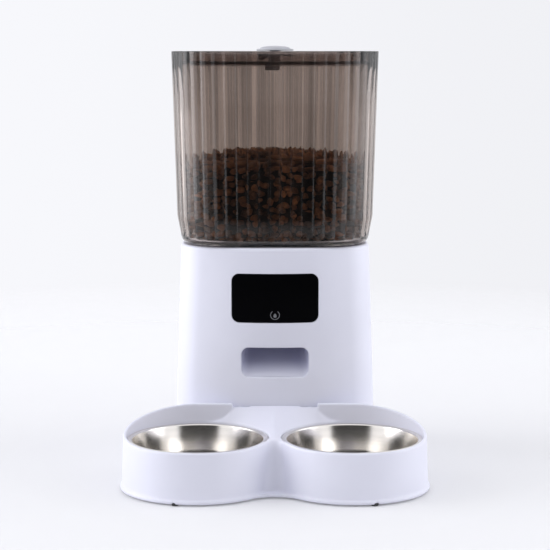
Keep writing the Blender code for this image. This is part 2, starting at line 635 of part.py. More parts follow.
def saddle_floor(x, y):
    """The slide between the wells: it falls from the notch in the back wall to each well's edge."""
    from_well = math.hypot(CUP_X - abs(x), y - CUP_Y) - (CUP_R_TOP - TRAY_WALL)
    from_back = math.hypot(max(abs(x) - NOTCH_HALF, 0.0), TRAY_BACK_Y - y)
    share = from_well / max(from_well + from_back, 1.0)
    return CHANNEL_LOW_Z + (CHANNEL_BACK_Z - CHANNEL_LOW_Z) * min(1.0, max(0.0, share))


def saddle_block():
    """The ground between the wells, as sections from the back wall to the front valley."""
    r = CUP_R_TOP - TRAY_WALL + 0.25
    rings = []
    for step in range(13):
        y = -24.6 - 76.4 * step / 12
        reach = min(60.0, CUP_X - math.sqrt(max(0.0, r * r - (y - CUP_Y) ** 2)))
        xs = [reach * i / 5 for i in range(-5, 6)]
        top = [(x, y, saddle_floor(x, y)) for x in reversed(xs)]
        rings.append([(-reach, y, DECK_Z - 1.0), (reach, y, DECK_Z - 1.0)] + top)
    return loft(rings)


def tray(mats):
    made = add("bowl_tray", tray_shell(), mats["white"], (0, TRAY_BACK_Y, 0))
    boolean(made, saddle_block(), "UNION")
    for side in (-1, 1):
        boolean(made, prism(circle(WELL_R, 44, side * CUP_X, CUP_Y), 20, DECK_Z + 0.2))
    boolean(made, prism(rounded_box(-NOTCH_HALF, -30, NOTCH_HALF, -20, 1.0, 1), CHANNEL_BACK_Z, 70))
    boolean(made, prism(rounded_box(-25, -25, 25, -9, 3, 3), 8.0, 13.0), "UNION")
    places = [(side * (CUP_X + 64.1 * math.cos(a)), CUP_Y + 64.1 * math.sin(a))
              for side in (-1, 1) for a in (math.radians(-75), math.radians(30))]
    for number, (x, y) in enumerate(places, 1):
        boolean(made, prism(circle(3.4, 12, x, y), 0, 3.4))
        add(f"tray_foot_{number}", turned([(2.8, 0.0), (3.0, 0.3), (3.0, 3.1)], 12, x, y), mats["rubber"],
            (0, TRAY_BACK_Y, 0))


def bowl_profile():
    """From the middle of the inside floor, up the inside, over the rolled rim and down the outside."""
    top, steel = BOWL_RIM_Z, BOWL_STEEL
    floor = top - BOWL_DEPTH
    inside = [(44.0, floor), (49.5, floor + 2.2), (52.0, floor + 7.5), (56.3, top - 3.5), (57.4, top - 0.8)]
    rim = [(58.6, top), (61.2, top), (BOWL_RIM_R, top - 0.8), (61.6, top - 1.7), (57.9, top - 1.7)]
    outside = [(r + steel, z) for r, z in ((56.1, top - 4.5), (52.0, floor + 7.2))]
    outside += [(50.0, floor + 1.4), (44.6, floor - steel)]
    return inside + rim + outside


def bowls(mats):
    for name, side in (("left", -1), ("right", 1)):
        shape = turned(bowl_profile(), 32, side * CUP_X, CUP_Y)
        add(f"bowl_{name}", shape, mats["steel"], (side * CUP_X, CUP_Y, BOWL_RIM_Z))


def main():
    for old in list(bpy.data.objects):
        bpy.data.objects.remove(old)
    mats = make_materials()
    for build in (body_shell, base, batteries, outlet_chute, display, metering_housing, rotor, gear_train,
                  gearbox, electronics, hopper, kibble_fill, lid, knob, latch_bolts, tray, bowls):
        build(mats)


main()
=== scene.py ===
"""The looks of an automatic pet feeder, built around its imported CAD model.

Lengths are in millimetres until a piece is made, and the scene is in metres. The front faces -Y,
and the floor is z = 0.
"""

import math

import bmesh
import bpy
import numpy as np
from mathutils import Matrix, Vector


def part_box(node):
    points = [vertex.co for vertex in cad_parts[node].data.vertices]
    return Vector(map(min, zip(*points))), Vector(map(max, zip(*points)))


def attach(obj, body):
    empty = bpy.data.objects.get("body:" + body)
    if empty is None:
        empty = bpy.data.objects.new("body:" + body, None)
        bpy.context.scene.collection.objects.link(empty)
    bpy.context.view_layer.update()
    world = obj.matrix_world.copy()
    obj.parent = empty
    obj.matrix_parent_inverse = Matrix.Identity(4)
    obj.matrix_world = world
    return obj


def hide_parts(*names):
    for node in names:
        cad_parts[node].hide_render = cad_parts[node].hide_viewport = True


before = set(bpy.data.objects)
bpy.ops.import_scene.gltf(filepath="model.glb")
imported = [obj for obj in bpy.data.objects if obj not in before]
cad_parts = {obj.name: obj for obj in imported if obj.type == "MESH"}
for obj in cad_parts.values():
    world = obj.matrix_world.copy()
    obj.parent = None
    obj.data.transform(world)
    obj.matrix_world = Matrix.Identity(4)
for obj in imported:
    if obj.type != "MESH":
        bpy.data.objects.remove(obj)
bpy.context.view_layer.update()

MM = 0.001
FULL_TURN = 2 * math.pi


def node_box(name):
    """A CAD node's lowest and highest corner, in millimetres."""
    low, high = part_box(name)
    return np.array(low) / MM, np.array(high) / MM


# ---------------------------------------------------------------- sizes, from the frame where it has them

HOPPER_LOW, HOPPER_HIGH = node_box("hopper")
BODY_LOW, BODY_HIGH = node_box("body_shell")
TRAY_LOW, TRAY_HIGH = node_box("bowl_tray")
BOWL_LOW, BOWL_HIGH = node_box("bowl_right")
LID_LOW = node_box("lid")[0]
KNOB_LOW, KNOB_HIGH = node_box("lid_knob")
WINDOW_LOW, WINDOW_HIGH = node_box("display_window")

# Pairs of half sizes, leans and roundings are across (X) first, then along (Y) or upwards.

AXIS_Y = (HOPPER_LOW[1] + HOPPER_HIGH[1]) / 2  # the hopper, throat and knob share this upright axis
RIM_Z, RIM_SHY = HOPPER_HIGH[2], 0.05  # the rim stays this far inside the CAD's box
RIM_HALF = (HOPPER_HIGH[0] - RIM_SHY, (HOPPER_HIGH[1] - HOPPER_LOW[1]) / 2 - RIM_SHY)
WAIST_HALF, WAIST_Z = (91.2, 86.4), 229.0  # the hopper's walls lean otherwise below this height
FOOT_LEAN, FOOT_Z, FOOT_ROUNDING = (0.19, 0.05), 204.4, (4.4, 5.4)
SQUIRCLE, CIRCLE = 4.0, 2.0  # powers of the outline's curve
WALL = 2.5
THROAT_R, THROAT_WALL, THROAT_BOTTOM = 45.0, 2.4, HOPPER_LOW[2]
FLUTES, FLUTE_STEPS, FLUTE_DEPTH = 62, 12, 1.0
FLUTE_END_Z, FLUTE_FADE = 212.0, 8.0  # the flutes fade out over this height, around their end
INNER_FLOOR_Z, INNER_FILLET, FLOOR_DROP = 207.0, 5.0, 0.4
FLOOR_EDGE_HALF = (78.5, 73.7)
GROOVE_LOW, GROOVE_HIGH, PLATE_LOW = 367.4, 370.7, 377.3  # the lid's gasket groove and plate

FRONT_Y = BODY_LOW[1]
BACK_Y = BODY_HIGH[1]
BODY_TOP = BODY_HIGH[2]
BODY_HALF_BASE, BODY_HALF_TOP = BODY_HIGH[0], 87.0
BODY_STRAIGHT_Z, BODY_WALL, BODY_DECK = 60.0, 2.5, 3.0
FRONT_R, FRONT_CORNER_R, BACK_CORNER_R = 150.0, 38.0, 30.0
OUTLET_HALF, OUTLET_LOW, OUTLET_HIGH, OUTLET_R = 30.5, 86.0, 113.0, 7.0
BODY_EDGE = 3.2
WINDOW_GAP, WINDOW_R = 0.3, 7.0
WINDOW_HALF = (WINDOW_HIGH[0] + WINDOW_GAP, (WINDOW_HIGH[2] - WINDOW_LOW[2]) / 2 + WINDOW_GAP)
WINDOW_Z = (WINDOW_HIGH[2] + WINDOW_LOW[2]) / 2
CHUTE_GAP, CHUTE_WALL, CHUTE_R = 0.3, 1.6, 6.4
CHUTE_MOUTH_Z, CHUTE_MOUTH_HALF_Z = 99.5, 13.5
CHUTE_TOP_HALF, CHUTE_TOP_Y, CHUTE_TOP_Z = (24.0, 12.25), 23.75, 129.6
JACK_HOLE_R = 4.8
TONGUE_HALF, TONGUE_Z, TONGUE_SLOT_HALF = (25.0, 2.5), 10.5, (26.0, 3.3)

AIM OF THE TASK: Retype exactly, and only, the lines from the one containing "for build in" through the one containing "it has them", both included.

OUTPUT:
    for build in (body_shell, base, batteries, outlet_chute, display, metering_housing, rotor, gear_train,
                  gearbox, electronics, hopper, kibble_fill, lid, knob, latch_bolts, tray, bowls):
        build(mats)


main()
=== scene.py ===
"""The looks of an automatic pet feeder, built around its imported CAD model.

Lengths are in millimetres until a piece is made, and the scene is in metres. The front faces -Y,
and the floor is z = 0.
"""

import math

import bmesh
import bpy
import numpy as np
from mathutils import Matrix, Vector


def part_box(node):
    points = [vertex.co for vertex in cad_parts[node].data.vertices]
    return Vector(map(min, zip(*points))), Vector(map(max, zip(*points)))


def attach(obj, body):
    empty = bpy.data.objects.get("body:" + body)
    if empty is None:
        empty = bpy.data.objects.new("body:" + body, None)
        bpy.context.scene.collection.objects.link(empty)
    bpy.context.view_layer.update()
    world = obj.matrix_world.copy()
    obj.parent = empty
    obj.matrix_parent_inverse = Matrix.Identity(4)
    obj.matrix_world = world
    return obj


def hide_parts(*names):
    for node in names:
        cad_parts[node].hide_render = cad_parts[node].hide_viewport = True


before = set(bpy.data.objects)
bpy.ops.import_scene.gltf(filepath="model.glb")
imported = [obj for obj in bpy.data.objects if obj not in before]
cad_parts = {obj.name: obj for obj in imported if obj.type == "MESH"}
for obj in cad_parts.values():
    world = obj.matrix_world.copy()
    obj.parent = None
    obj.data.transform(world)
    obj.matrix_world = Matrix.Identity(4)
for obj in imported:
    if obj.type != "MESH":
        bpy.data.objects.remove(obj)
bpy.context.view_layer.update()

MM = 0.001
FULL_TURN = 2 * math.pi


def node_box(name):
    """A CAD node's lowest and highest corner, in millimetres."""
    low, high = part_box(name)
    return np.array(low) / MM, np.array(high) / MM


# ---------------------------------------------------------------- sizes, from the frame where it has them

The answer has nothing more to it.